#### [What the exercise asks]
The lines to extract start at the one containing "Write the Blender" and end with the last line; give them exactly and nothing more.

#### [Raw data]
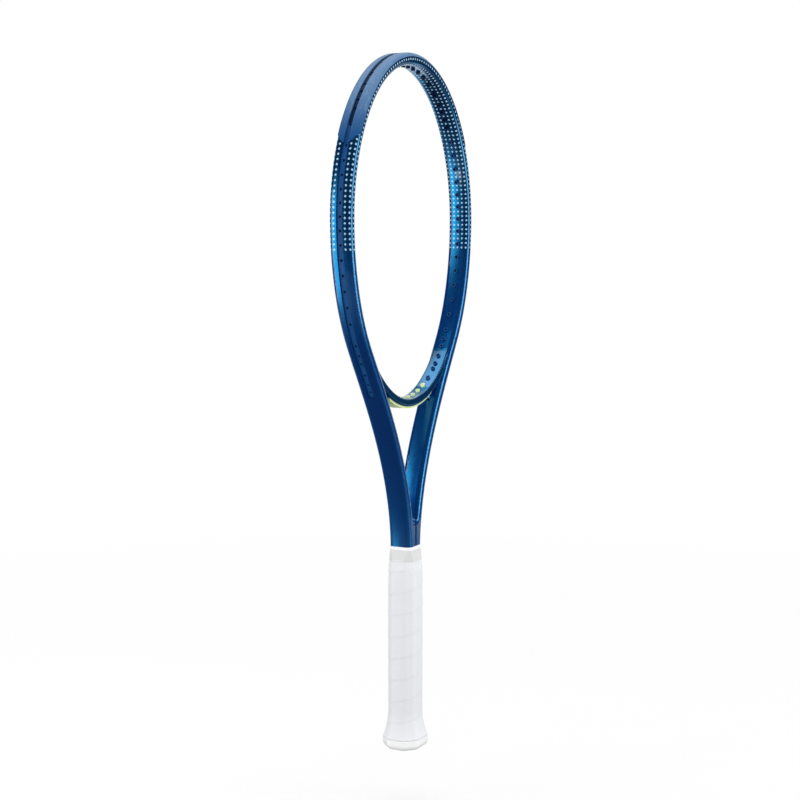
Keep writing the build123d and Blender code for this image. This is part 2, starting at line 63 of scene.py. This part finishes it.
class Value:
    """A number that nodes work out. Python's operators add the nodes."""

    def __init__(self, look, socket):
        self.look = look
        self.socket = socket

    def __add__(self, other):
        return self.look.calc("ADD", self, other)

    __radd__ = __add__

    def __sub__(self, other):
        return self.look.calc("SUBTRACT", self, other)

    def __rsub__(self, other):
        return self.look.calc("SUBTRACT", other, self)

    def __mul__(self, other):
        return self.look.calc("MULTIPLY", self, other)

    def __truediv__(self, other):
        return self.look.calc("DIVIDE", self, other)

    def abs(self):
        return self.look.calc("ABSOLUTE", self)

    def sqrt(self):
        return self.look.calc("SQRT", self)

    def sin(self):
        return self.look.calc("SINE", self)

    def fraction(self):
        return self.look.calc("FRACT", self)

    def above(self, limit):
        return self.look.calc("GREATER_THAN", self, limit)

    def at_least(self, other):
        return self.look.calc("MAXIMUM", self, other)

    def at_most(self, other):
        return self.look.calc("MINIMUM", self, other)

    def fade(self, start, end):
        """0 before start, 1 after end and smooth between them. Start may be the larger."""
        return self.look.fade(self, start, end)


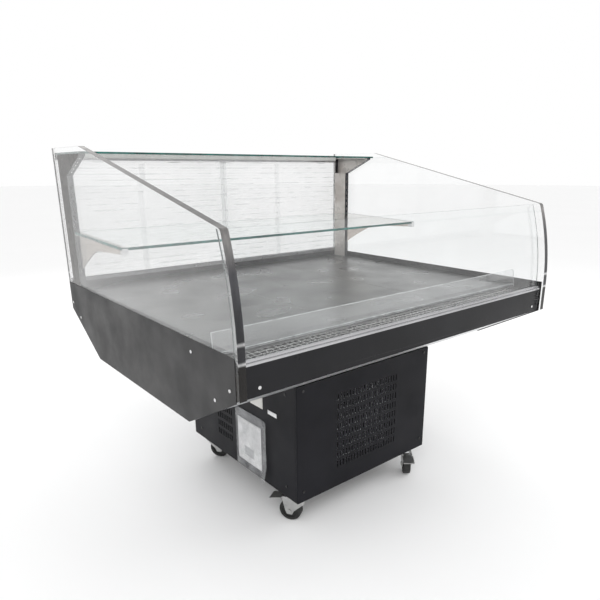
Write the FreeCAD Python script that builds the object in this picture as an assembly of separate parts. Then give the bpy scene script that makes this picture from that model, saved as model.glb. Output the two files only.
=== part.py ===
"""Refrigerated deli display case on a wheeled pedestal.

A shallow insulated well sits on a narrow black pedestal that holds the condensing unit. Thick clear end
panels, a curved front glass, a glass shelf and a glass roof enclose the display, the customer's side is
open above the front glass, and twin-wall sliding doors close the service side.

Axes: +X along the case towards its right end, +Y from the customer's side to the service side, +Z up.
Origin: centre of the footprint, on the floor. Lengths are millimetres. In the sections below a place is
given as (depth, height): depth is counted from the foremost point of the end panels towards the rear.
"""
import FreeCAD, Part
import math
import os

V = FreeCAD.Vector

# Overall sizes
case_length = 1300.0
case_depth = 1120.0
case_height = 1178.0
deck_height = 704.0

# Outline of the end panels, with heights counted from the deck
keel_drop = 212.0
chin_drop = 78.0
chin_run = 246.0
tail_drop = 74.0
tail_run = 236.0
cover_rise = 21.0
roof_run = 263.0
brow_rise = 292.0
brow_radius = 12.0
nose_radius = 875.0
nose_spring_rise = 11.0

# Sheet and plate thicknesses
end_panel_t = 20.0
cover_t = 1.5
fascia_t = 1.5
skin_t = 1.2
foam_t = 38.0
end_foam_t = 30.0
liner_t = 1.0
pan_t = 1.2
glass_t = 6.0
shelf_t = 8.0
riser_t = 5.0
door_t = 8.0

# Well and front edge
fascia_setback = 12.0
rear_setback = 5.0
cover_rear_setback = 4.0
belly_gap = 3.0
fascia_drop = 5.0
sill_depth = 30.0
sill_rise = 8.0
sill_step = 6.0
glass_setback = 24.0
glass_seat_drop = 3.0
glass_slot_gap = 0.2
glass_end_gap = 0.5
ledge_depth = 27.0

# Deck, grille and riser
pan_depth = 16.0
pan_count = 3
pan_gap = 1.5
pan_rear_gap = 2.0
pan_notch_gap = 3.0
grille_gap = 3.0
grille_drop = 6.0
grille_end_gap = 1.0
slot_length = 14.0
slot_width = 11.5
slot_pitch = 18.5
slot_rows = 3
slot_margin = 6.0
slot_row_pitch = 18.0
riser_front = 113.0
riser_rise = 52.0
riser_lean = 8.0
riser_foot = 14.0
riser_foot_t = 4.0

# Service side
track_rear_gap = 7.0
track_wall = 1.5
track_slot = 10.0
track_end_gap = 0.5
lower_track_h = 12.0
upper_track_h = 17.0
upright_width = 20.0
upright_depth = 73.0
upright_wall = 1.5
upright_slot_pitch = 25.0
upright_slot_h = 14.0
upright_slot_w = 4.0
gusset_height = 67.0
gusset_tip = 6.0
gusset_t = 2.0
gusset_slots = 5
gusset_slot_h = 14.0
bracket_reach = 141.0
roof_glass_drop = 15.0
door_overlap = 30.0
door_end_gap = 1.0
door_lift = 8.0
door_cap = 8.0
rib_pitch = 10.5
rib_t = 1.0
door_skin_t = 0.8
pull_width = 20.0
pull_offset = 38.0
pull_proud = 0.6
lamp_depth = 14.0
lamp_height = 12.0
lamp_edge_r = 5.0
lamp_end_gap = 8.0

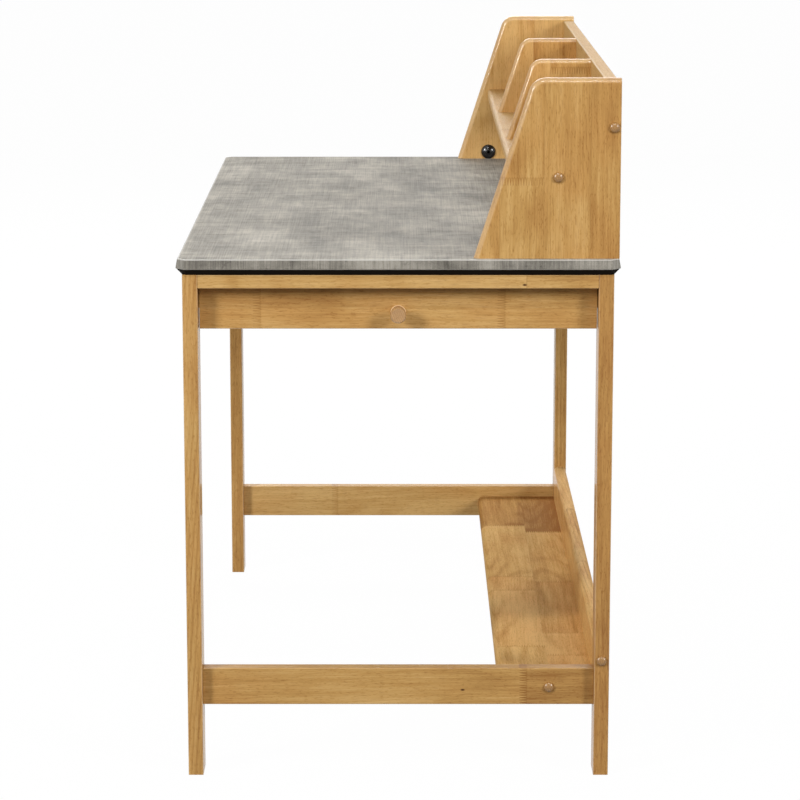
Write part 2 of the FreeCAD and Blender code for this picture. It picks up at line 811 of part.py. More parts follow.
def slanted_board(name, x, outline, front_round, edge_round, thickness):
    """An upright with a slanted front edge, a rounded corner above it and round-overs on both faces."""
    back_y, foot_level = outline[0]
    foot_y = outline[1][0]
    top_level = outline[2][1]
    board = Board(name, (x[0], foot_y, foot_level), (x[1], back_y, top_level), outline)
    top = (top_level - foot_level).amount()
    depth = (back_y - foot_y).amount()

    def is_front(middle):
        return middle.y < depth - NEAR

    def is_top_front(middle):
        return abs(middle.z - top) < NEAR and is_front(middle)

    board.ease(0, front_round, "front_corner", is_top_front)
    board.solid = round_edges(
        board.body,
        name + "_edge_round",
        board.solid,
        lesser(edge_round, thickness * ROUND_LIMIT_SHARE),
        lambda middle, direction: middle.z > NEAR and is_front(middle) and abs(direction.x) < NEAR,
    )
    return board


hutch_shelf_front = hutch_foot_y + hutch_slope * size.hutch_shelf_lift + size.hutch_shelf_setback
hutch_shelf = Board(
    "hutch_shelf",
    (-hutch_inner_x, hutch_shelf_front, hutch_shelf_low),
    (hutch_inner_x, hutch_back_y, hutch_shelf_top),
)
hutch_shelf.ease(
    0,
    lesser(size.hutch_shelf_round, size.hutch_shelf_thickness * ROUND_LIMIT_SHARE),
    "front_round",
    lambda middle: abs(middle.y) < NEAR,
)
hutch_back = Board(
    "hutch_back",
    (-hutch_inner_x, hutch_board_y, hutch_shelf_top),
    (hutch_inner_x, hutch_back_y, hutch_board_top),
)
hutch_back.ease(
    0,
    lesser(size.hutch_back_round, size.hutch_back_thickness * ROUND_LIMIT_SHARE),
    "top_round",
    lambda middle: middle.z > NEAR,
)
hutch_back_height = hutch_board_top - hutch_shelf_top
for share in BACK_FOOT_SHARES:
    spot = (hutch_inner_x * 2 * share, hutch_back.middle(1), hutch_shelf_top)
    dowel(hutch_dowels, hutch_shelf, hutch_back, spot, 2, 1)
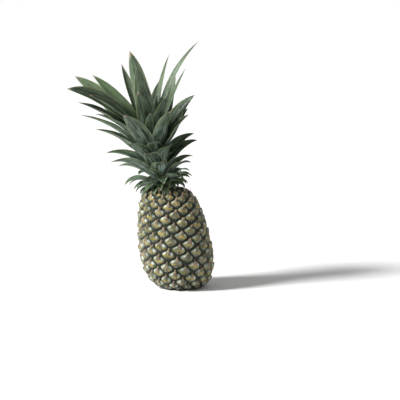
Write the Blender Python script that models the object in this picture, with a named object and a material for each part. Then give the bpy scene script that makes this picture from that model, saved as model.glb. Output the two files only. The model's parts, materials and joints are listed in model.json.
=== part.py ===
"""A fresh pineapple with its crown, standing on its cut base.

Metres, +Z up. The origin is the middle of the cut stalk face, which lies in the
plane that the fruit stands on. The front looks along -Y, and the fruit leans to -X.

The fruit is one grown piece: a barrel with a raised rhombic eye wherever its two
families of spirals cross. The cut stalk end sits in a pocket in the base, the crown
stem stands on the neck, and each crown leaf is a piece of its own round that stem.
"""

import math

import bmesh
import bpy
import numpy as np
from mathutils import Matrix, Vector

# ---- fruit ----
FRUIT_HEIGHT = 0.150  # from the cut base to the neck
FRUIT_RADIUS = 0.0515  # at the belly, in the grooves between the eyes
BELLY_HEIGHT = 0.060
BASE_RADIUS = 0.0300  # the flat spot that the fruit stands on
NECK_RADIUS = 0.0195  # the flat under the crown
SHOULDER_FULLNESS = 3.2  # superellipse power above the belly: 2 is round, more is squarer
SHOULDER_TAPER = 0.16  # share of the radius lost evenly from belly to neck
FOOT_FULLNESS = 2.4  # superellipse power below the belly
FRUIT_LEAN = math.radians(8.0)

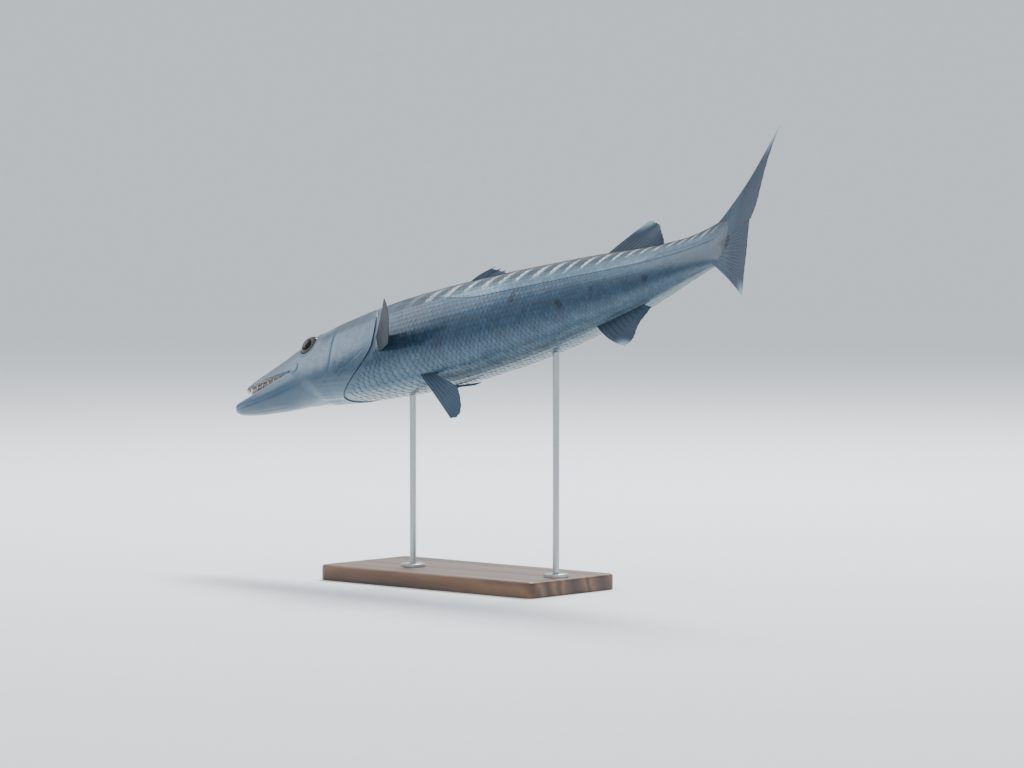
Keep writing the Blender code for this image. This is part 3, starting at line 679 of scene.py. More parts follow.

#### [Response to this task]
Write the Blender Python script that models the object in this picture, with a named object and a material for each part. Then give the bpy scene script that makes this picture from that model, saved as model.glb. Output the two files only. The model's parts, materials and joints are listed in model.json.
=== part.py ===
"""A fresh pineapple with its crown, standing on its cut base.

Metres, +Z up. The origin is the middle of the cut stalk face, which lies in the
plane that the fruit stands on. The front looks along -Y, and the fruit leans to -X.

The fruit is one grown piece: a barrel with a raised rhombic eye wherever its two
families of spirals cross. The cut stalk end sits in a pocket in the base, the crown
stem stands on the neck, and each crown leaf is a piece of its own round that stem.
"""

import math

import bmesh
import bpy
import numpy as np
from mathutils import Matrix, Vector

# ---- fruit ----
FRUIT_HEIGHT = 0.150  # from the cut base to the neck
FRUIT_RADIUS = 0.0515  # at the belly, in the grooves between the eyes
BELLY_HEIGHT = 0.060
BASE_RADIUS = 0.0300  # the flat spot that the fruit stands on
NECK_RADIUS = 0.0195  # the flat under the crown
SHOULDER_FULLNESS = 3.2  # superellipse power above the belly: 2 is round, more is squarer
SHOULDER_TAPER = 0.16  # share of the radius lost evenly from belly to neck
FOOT_FULLNESS = 2.4  # superellipse power below the belly
FRUIT_LEAN = math.radians(8.0)

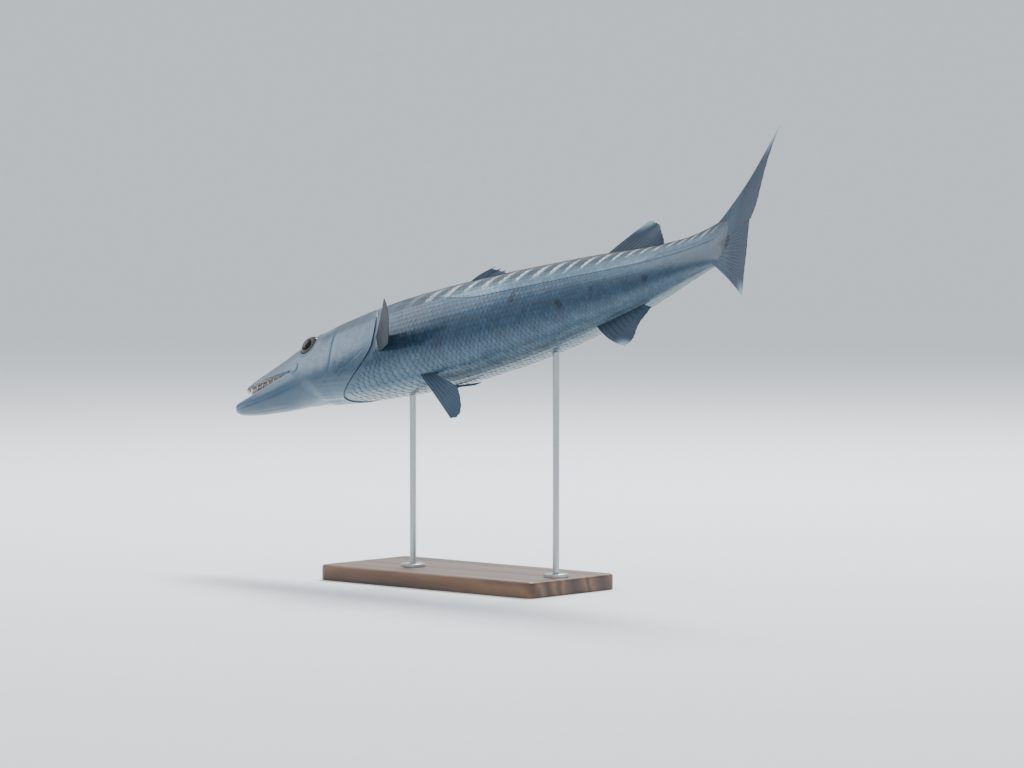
Keep writing the Blender code for this image. This is part 3, starting at line 679 of scene.py. More parts follow.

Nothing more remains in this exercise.